The Singing Inside by Michael Miller

On The Singing Inside by Michael Miller.

The delicious poetry in this book reminded me very much of the story of Benjamin Button.  Benjamin, according to the lore was born old and became younger as the years progressed.

In the very first poem “After Tanglewood,” Michael refers to “Born in Beethoven’s Blood.”  This poem made me start humming the Fifth Symphony as I read it.  I felt that crisp beginning of the musical piece da da da da … da da da da… like something yet to come.  And what does come is a wonderful journey of rejuvenation. “Immersed in the journey, / he was thrust forward.”

We begin with his series of poems called “Old Poet”

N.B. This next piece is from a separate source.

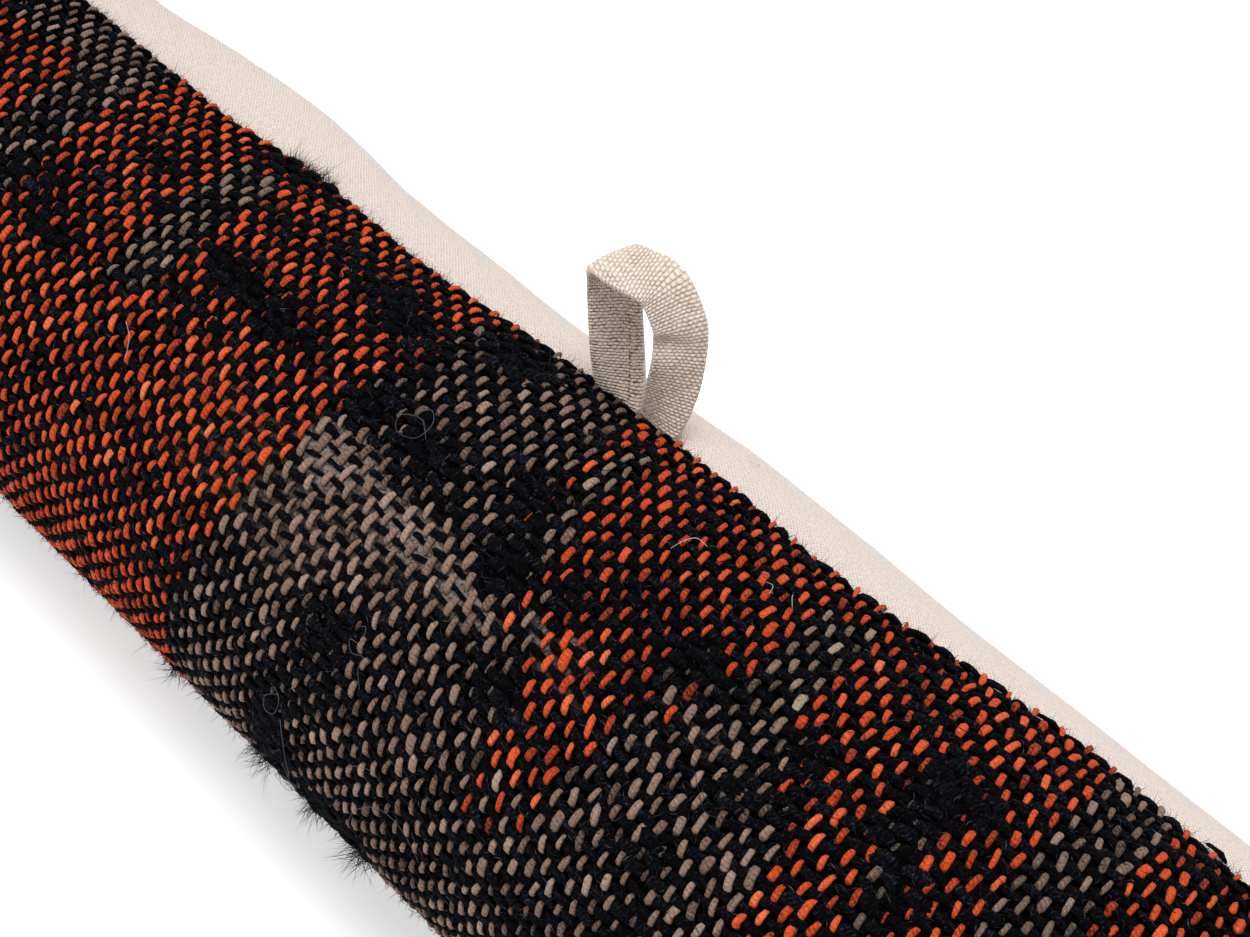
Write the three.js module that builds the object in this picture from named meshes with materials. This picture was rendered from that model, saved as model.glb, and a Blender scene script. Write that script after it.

“He is now a soldier of diminishings,/ Each line a battle to defeat”and he feels he is losing the battle.  possibly with age…his body deteriorating, his love life doing much the same as in “The Imperfection that has become his unkempt wife.”  Next we find her “Moving naked across a wooden floor, / Paris is still an old woman/ with a twig broom.”

The relationship is stale, monotonous, the Paris passion is gone…it is a chore like sweeping the floor.  “ As the present crumbles/ And the past gives permanence/ another meaning.”

There is no going back…things never stay the same…the life gets sucked out of a relationship and thus for the speaker the end appears on the horizon and it seems the fight has gone out of him.  Certainly Dylan Thomas would shed a tear because this Old Poet seems to be going very gently “into that good night.” “Her face arises when he thinks of death.”   “That singular image / before the lights go out.”

But even with the poet’s pessimistic mood the poems in this series take a turn.  “Wrest the words, from the seed-splitting sun/Bearing the brightness of beginnings.”  We get that vision of the poet writing himself back to the world…”the light has become his secondary muse.”…like Benjamin Button the old, old man being born to the light of the world…ready to grow young…ready to be reborn as life, which usually wears a human being down, imparts to him the fountain of youth.

The exquisite series of poems titled “The Singing Inside” show that turning for the speaker. That rejuvenation as he finds love anew.  Maybe it is his “Marble Lover,”  “The Ice Woman” thawed, reborn herself…but nevertheless these poems speak of love in mid-life and even of having a child at a late age—

“when you came into my empty life”

“a door opened inside me,/ And what was there,/ what was kept waiting,/ Walked out to you.”

“We touched, discovering each other’s / Unfamiliar body, undressing our desires/ with the slowness of shyness”

Lines so sensual yet done in beautifully subtle fashion…and “you were pregnant,/ Our six-week child/ still motionless, invisible.”

Much like Benjamin Button, maybe her pregnancy is symbolic of the rebirth of the heart, a heart that might come out of the womb old, wilted and hopeless but finds passion which like a pump pulses blood back into it. Life in reverse, love in reverse, rejuvenation—reincarnation?  Name it what you will, but Michael Miller in his poetry gives us such clear vision of the ups and downs of life and aging and loving… he really gives those of us in our twilight years much hope that passion is still out there for us…as a matter of fact, he gives all of us that wonderful gift of “hope.”  And through reading his work we can discover a newfound desire to look forward rather than backward.  And many of us have that tendency to reflect so much we forget there is a future in front of us.  “The wounds that had yet to heal” and given time, they will.

“I touch your second-hand blouse/ for the first time, unbuttoning/ the gray silk slowly, wondering/ What woman had worn it, / What man had opened it,”  thus we open a new chapter in our lives…maybe with someone else who has been there, who has lost hope, and in each other we find ourselves “suprised with a new desire.”

 

This collection will touch your heart and maybe give those who need it that spark of romantic rebirth.